Pretty much the same places you would also use CE_MATCH_IGNORE_VALID
and CE_MATCH_IGNORE_SKIP_WORKTREE which serve the same role for those
features.  That is generally when you are about to overwrite data so
want to be *really* sure you have what you think you have.

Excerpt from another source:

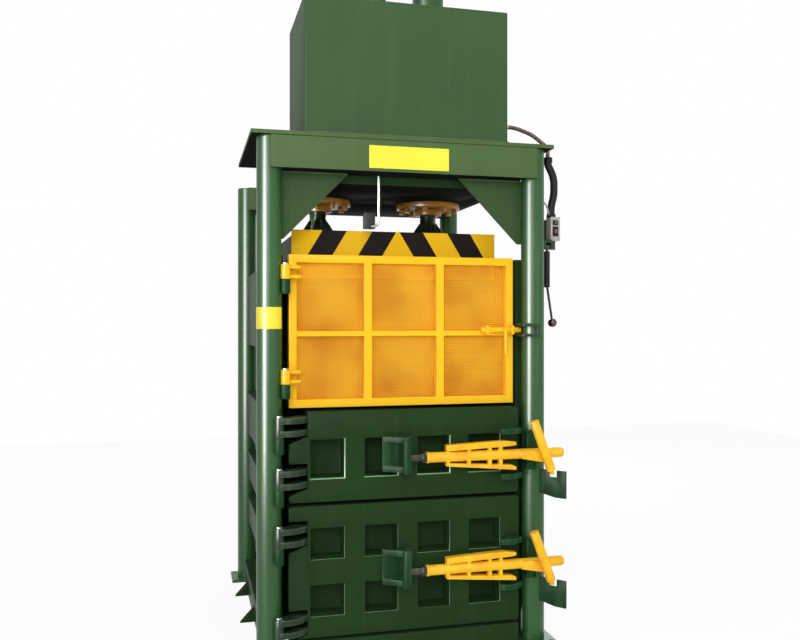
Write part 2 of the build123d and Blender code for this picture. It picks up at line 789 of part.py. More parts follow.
# Latch of each green door: bracket and guides, swinging arm, tilting lever, catch and pad on the column
def latch_bracket(z):
    face = front_y + door_face - seat_gap
    top = z + latch_barrel_up
    bottom = z - latch_barrel_down
    upper_z = z + latch_eye_h / 2 + knuckle_gap
    lower_z = z - latch_eye_h / 2 - knuckle_gap
    skin = face - bracket_t
    outline = [
        (bracket_x0, face),
        (bracket_x1, face),
        (bracket_x1, skin),
        (latch_x, latch_y),
        (latch_x - 26, latch_y),
        (bracket_x0, skin),
    ]
    bracket = block(bracket_x0, bracket_x1, skin, face, bottom, top)
    bracket += plan_plate(outline, top - bracket_web, top)
    bracket += plan_plate(outline, bottom, bottom + bracket_web)
    bracket += upright(latch_x, latch_y, upper_z, top, latch_barrel_d)
    bracket += upright(latch_x, latch_y, bottom, lower_z, latch_barrel_d)
    bracket -= upright(latch_x, latch_y, bottom - 1, top + 1, latch_pin_d + 2 * pin_gap)
    pin = upright(latch_x, latch_y, bottom, top, latch_pin_d)
    pieces = [bracket, pin]
    for low in (z + latch_guide_up, z - latch_guide_down - latch_guide_t):
        outline = [
            (475, face),
            (560, face),
            (560, face - 48),
            (505, face - 82),
            (452, face - 82),
            (440, face - 66),
        ]
        pieces.append(plan_plate(outline, low, low + latch_guide_t))
    return pieces


def latch_arm(z):
    arm = bar_x(latch_tube_x0, latch_tube_x1 - 8, latch_y, z, latch_tube_d)
    arm += bar_x(latch_tube_x1 - 8, latch_tube_x1, latch_y, z, latch_tube_d - 8)
    y0 = latch_y - strap_depth / 2
    y1 = latch_y + strap_depth / 2
    upper = [
        (strap_x0, z + 27),
        (strap_x0, z + 55),
        (strap_x1 - 60, z + 68),
        (strap_x1, z + 60),
        (strap_x1, z + 46),
        (strap_x1 - 20, z + 42),
    ]
    lower = [
        (strap_x0, z - 29),
        (strap_x0, z - 43),
        (strap_x1, z - 73),
        (strap_x1, z - 58),
        (strap_x1 - 20, z - 49),
    ]
    arm += front_plate(upper, y0, y1)
    arm += front_plate(lower, y0, y1)
    for x in (strap_x0 + spacer_w / 2,) + spacer_xs:
        foot = z - 50 if x > strap_x0 + 20 else z - 40
        arm += block(x - spacer_w / 2, x + spacer_w / 2, y0 + 4, y1 - 4, foot, z + 50)
    tongue_y = latch_y - latch_tube_d / 2
    pin_z = z - lever_drop
    tongue = [
        (lever_x - 120, z + 16),
        (lever_x - 75, z + 20),
        (lever_x + 14, pin_z + 18),
        (lever_x + 20, pin_z),
        (lever_x + 12, pin_z - 18),
        (lever_x - 24, pin_z - 16),
        (lever_x - 120, z - 20),
    ]
    arm += front_plate(tongue, tongue_y - 7, tongue_y - 7 + tongue_t)
    arm -= bar_y(lever_x, latch_y - 60, latch_y - 4, pin_z, lever_pin_d + 2 * pin_gap)
    return arm


def latch_rod(z):
    rod = upright(latch_x, latch_y, z - latch_eye_h / 2, z + latch_eye_h / 2, latch_barrel_d)
    rod += bar_x(latch_x, latch_tube_x0 - seat_gap, latch_y, z, latch_rod_d)
    rod -= upright(latch_x, latch_y, z - latch_eye_h, z + latch_eye_h, latch_pin_d + 2 * pin_gap)
    return rod


def latch_lever(z):
    pin_z = z - lever_drop
    turn = Pos(lever_x, lever_y, pin_z) * Rot(0, -lever_tilt, 0)
    lever = turn * Pos(0, 0, (lever_up - lever_down) / 2) * Cylinder(lever_d / 2, lever_up + lever_down)
    lever += turn * Pos(0, 0, -lever_down - tip_length / 2) * Cylinder(tip_d / 2, tip_length)
    lever += bar_y(lever_x, lever_y, latch_y - 6, pin_z, lever_pin_d)
    return lever


def latch_catch(z):
    top = z - catch_drop
    low = top - catch_height
    plate = Box(catch_reach, catch_t, catch_height, align=(Align.MIN, Align.CENTER, Align.MIN))
    plate -= Pos(catch_reach / 2, 0, catch_height) * Box(catch_notch_w, catch_t * 2, catch_notch_h * 2)
    plate -= Rot(0, catch_taper, 0) * Box(2 * catch_reach + 50, catch_t * 2, 30)
    plate = Pos(front_x + 20, front_y - column_r + 4, low) * Rot(0, 0, -catch_turn) * plate
    pad_y0 = front_y - column_r - pad_proud
    pad = block(pad_x0, pad_x1, pad_y0, front_y - column_r / 2, z - pad_down, z + pad_up)
    pad -= upright(front_x, front_y, z - pad_down - 1, z + pad_up + 1, column_hole)
    return [plate - upright(front_x, front_y, low - 1, top + 1, column_hole), pad]


for name, z in (("upper", upper_latch_z), ("lower", lower_latch_z)):
    save(latch_bracket(z), f"{name}_latch_bracket")
    save(latch_arm(z), f"{name}_latch_arm")
    save(latch_rod(z), f"{name}_latch_rod")
    save(latch_lever(z), f"{name}_latch_lever")
save(latch_catch(upper_latch_z) + latch_catch(lower_latch_z), "latch_catches")

# Control box with two buttons
box_x0 = control_x - control_w / 2
box_y0 = control_y - control_d / 2
control = block(box_x0, box_x0 + control_w, box_y0, box_y0 + control_d, control_top - control_h, control_top)
control = fillet(control.edges(), 4)
for z in (start_z, stop_z):
    control -= bar_y(control_x, box_y0 - 1, box_y0 + 24, z, button_d + 2 * slide_gap)
save(control, "control_box")
for name, z in (("start_button", start_z), ("stop_button", stop_z)):
    button = bar_y(control_x, box_y0 - button_proud, box_y0 + 18, z, button_d)
    save(fillet(button.edges().sort_by(Axis.Y)[:1], 2), name)

# Valve with its mounting plate, and the hanging lever
plate_y = control_y + control_d / 2 + seat_gap
valve_z0 = valve_top - valve_h
mount = block(front_x, box_x0 + control_w, plate_y, plate_y + bracket_plate_t, valve_z0, control_top - 10)
mount -= upright(front_x, front_y, valve_z0 - 1, control_top, column_hole)
lever_pivot_z = valve_z0 + 12
valve = block(valve_x - valve_w / 2, valve_x + valve_w / 2, control_y - 30, plate_y + 1, valve_z0, valve_top)
valve -= block(valve_x - 14, valve_x + 14, control_y - 31, control_y + 16, valve_z0 - 1, valve_z0 + 30)
valve_pin = bar_x(valve_x - valve_w / 2, valve_x + valve_w / 2, control_y - 8, lever_pivot_z, 10)
save(mount + valve + valve_pin, "valve_body")
stick_y = control_y - 8
grip_top = valve_z0 - 8
boss = bar_x(valve_x - 12, valve_x + 12, stick_y, lever_pivot_z, lever_boss_d)
boss += upright(valve_x, stick_y, grip_top - 2, lever_pivot_z, 14)
boss -= bar_x(valve_x - 20, valve_x + 20, stick_y, lever_pivot_z, 10 + 2 * pin_gap)
grip_bottom = grip_top - grip_length
stick_start = Vector(valve_x, stick_y, grip_bottom + 12)
stick_end = Vector(knob_x, stick_y, knob_z)
stick_length = (stick_end - stick_start).length - knob_d / 2 + 10
lean = math.degrees(math.atan2(knob_x - valve_x, stick_start.Z - knob_z))
stick = Pos(0, 0, -stick_length / 2) * Cylinder(stick_d / 2, stick_length)
stick = Pos(stick_start) * Rot(0, -lean, 0) * stick
core = upright(valve_x, stick_y, grip_bottom + 8, grip_top, stick_d)
save(boss + core + stick, "valve_lever")
grip = upright(valve_x, stick_y, grip_bottom, grip_top - 3, grip_d)
grip = fillet(grip.edges(), 6)
save(grip - core - stick, "lever_sleeve")
knob = Pos(stick_end) * Sphere(knob_d / 2)
save(knob - stick, "lever_knob")

# Hose from the housing to the conduit, the conduit and a short cable
conduit_top = top_z - 24
route = [
    (housing_half_x - housing_t - 14, hose_start_y, hose_start_z),
    (housing_half_x + 80, hose_start_y, hose_start_z),
    (hose_drop_x - 86, control_y - 6, hose_start_z - 30),
    (hose_drop_x - 24, control_y, hose_start_z - 72),
    (hose_drop_x, control_y, conduit_top + 60),
    (hose_drop_x, control_y, conduit_top),
]


def route_radii(points):
    radii = []
    for a, b, c in zip(points, points[1:], points[2:]):
        before = Vector(*b) - Vector(*a)
        after = Vector(*c) - Vector(*b)
        turn = math.radians(before.get_angle(after))
        radii.append(0.45 * min(before.length, after.length) / math.tan(turn / 2))
    print("radii", [round(r) for r in radii])
    return radii


def tube_on(points, d):
    path = FilletPolyline(*points, radius=route_radii(points))
    return sweep(Plane(path @ 0, z_dir=path % 0) * Circle(d / 2), path=path)


save(tube_on(route, hose_d), "hydraulic_hose")
conduit_route = [
    (hose_drop_x, control_y, conduit_top),
    (hose_drop_x, control_y, conduit_top - 26),
    (conduit_bulge_x, control_y, conduit_top - 92),
    (conduit_bulge_x, control_y, control_top + 112),
    (conduit_end_x, control_y, control_top + 56),
    (conduit_end_x, control_y, control_top),
]
save(tube_on(conduit_route, conduit_d), "control_conduit")

# Blank plates: one on the beam, one band round the left column
nameplate = block(
    -nameplate_w / 2,
    nameplate_w / 2,
    beam_front_y - nameplate_t - seat_gap,
    beam_front_y - seat_gap,
    nameplate_z - nameplate_h / 2,
    nameplate_z + nameplate_h / 2,
)
band_r = column_r + seat_gap
band = upright(-front_x, front_y, band_z, band_z + band_h, 2 * (band_r + band_t))
band -= upright(-front_x, front_y, band_z - 1, band_z + band_h + 1, 2 * band_r)
band -= block(-front_x - 100, -front_x + 100, front_y + 10, front_y + 100, band_z - 1, band_z + band_h + 1)
save([nameplate, band], "blank_plates")

# Limit switch behind its hooked rod
switch_hook = [
    (switch_x, switch_y, beam_bottom - seat_gap),
    (switch_x, switch_y, switch_rod_bottom),
    (switch_x - 36, switch_y, switch_rod_bottom - 8),
]
hook_path = FilletPolyline(*switch_hook, radius=22)
hook = sweep(Plane(hook_path @ 0, z_dir=hook_path % 0) * Circle(switch_rod_d / 2), path=hook_path)
save(hook, "switch_rod")
switch_y0 = switch_y + switch_rod_d / 2 + seat_gap
switch = block(
    switch_x - switch_shift - switch_w / 2,
    switch_x - switch_shift + switch_w / 2,
    switch_y0,
    switch_y0 + switch_depth,
    switch_top - switch_h,
    switch_top,
)
save(switch, "limit_switch")
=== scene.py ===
import json
import math
import bpy
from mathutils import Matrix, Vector


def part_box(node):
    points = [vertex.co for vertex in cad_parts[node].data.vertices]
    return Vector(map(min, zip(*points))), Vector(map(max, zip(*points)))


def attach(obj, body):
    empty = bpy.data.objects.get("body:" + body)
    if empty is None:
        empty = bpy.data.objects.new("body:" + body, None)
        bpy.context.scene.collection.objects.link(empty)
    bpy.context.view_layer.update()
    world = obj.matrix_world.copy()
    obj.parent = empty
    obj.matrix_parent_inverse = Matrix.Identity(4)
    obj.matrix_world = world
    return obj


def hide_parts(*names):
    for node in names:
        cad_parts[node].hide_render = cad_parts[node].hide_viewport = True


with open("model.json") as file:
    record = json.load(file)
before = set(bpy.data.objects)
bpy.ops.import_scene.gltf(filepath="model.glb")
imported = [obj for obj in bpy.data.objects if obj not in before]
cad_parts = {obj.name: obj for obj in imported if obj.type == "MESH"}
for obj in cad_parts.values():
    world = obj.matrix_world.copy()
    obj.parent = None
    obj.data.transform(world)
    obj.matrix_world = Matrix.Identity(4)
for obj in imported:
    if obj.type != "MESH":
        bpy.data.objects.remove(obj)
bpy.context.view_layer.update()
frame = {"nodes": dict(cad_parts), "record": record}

nodes = frame["nodes"]
print("frame loaded,", len(nodes), "nodes")


# Colour helper: the values below are written as seen on screen, 0 to 255
def screenColour(r, g, b):
    def toLinear(value):
        value = value / 255
        return value / 12.92 if value <= 0.04045 else ((value + 0.055) / 1.055) ** 2.4
    return (toLinear(r), toLinear(g), toLinear(b), 1.0)


# Shader groups: they put out colours, masks, values and normals only
def newGroup(name, inputs, outputs):
    group = bpy.data.node_groups.new(name, "ShaderNodeTree")
    for direction, sockets in (("INPUT", inputs), ("OUTPUT", outputs)):
        for label, kind in sockets:
            group.interface.new_socket(name=label, in_out=direction, socket_type="NodeSocket" + kind)
    return group, group.nodes.new("NodeGroupInput"), group.nodes.new("NodeGroupOutput")


def addNode(tree, kind, values=None, **settings):
    node = tree.nodes.new(kind)
    for key, value in settings.items():
        setattr(node, key, value)
    for key, value in (values or {}).items():
        node.inputs[key].default_value = value
    return node


def mathNode(tree, operation, a, b=None, clamp=False):
    node = addNode(tree, "ShaderNodeMath", operation=operation, use_clamp=clamp)
    for index, value in enumerate((a, b)):
        if value is None:
            continue
        if isinstance(value, (int, float)):
            node.inputs[index].default_value = value
        else:
            tree.links.new(value, node.inputs[index])
    return node.outputs[0]


def mixColours(tree, factor, a, b):
    node = addNode(tree, "ShaderNodeMix", data_type="RGBA")
    for socket, value in ((node.inputs[0], factor), (node.inputs[6], a), (node.inputs[7], b)):
        if isinstance(value, tuple):
            socket.default_value = value
        else:
            tree.links.new(value, socket)
    return node.outputs[2]


# Worn edges, partly a painted highlight on the edges: where the rounded normal leaves the real one, broken up by noise
edgeValues = {"samples": 4, "noise": {"Scale": 40.0, "Detail": 4.0, "Roughness": 0.7}, "gain": 9.0, "cut": 0.12}


def buildEdgeGroup():
    group, start, end = newGroup("edgeWearAndHighlight", [("Radius", "Float")], [("Mask", "Float"), ("Normal", "Vector")])
    links = group.links
    bevel = addNode(group, "ShaderNodeBevel", samples=edgeValues["samples"])
    links.new(start.outputs["Radius"], bevel.inputs["Radius"])
    geometry = addNode(group, "ShaderNodeNewGeometry")
    dot = addNode(group, "ShaderNodeVectorMath", operation="DOT_PRODUCT")
    links.new(bevel.outputs[0], dot.inputs[0])
    links.new(geometry.outputs["Normal"], dot.inputs[1])
    bent = mathNode(group, "SUBTRACT", 1.0, dot.outputs["Value"])
    place = addNode(group, "ShaderNodeTexCoord")
    noise = addNode(group, "ShaderNodeTexNoise", edgeValues["noise"])
    links.new(place.outputs["Object"], noise.inputs["Vector"])
    torn = mathNode(group, "MULTIPLY", bent, mathNode(group, "MULTIPLY", noise.outputs[0], edgeValues["gain"]))
    links.new(mathNode(group, "SUBTRACT", torn, edgeValues["cut"], clamp=True), end.inputs["Mask"])
    links.new(bevel.outputs[0], end.inputs["Normal"])
    return group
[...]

Now that makes me worried gravely.

IGNORE_VALID is ignored in these places because we have been burned
by end-users lying to us.  IGNORE_SKIP_WORKTREE must be ignored
because we know that the working tree state does not match the
"reality" the index wants to have.  The fact that the code treats
the status reported and kept up to date by fsmonitor the same way as
these two implies that it is merely advisory and cannot be trusted?
Is that the reason why we tell the codepath with IGNORE_FSMONITOR to
ignore the state fsmonitor reported and check the state ourselves?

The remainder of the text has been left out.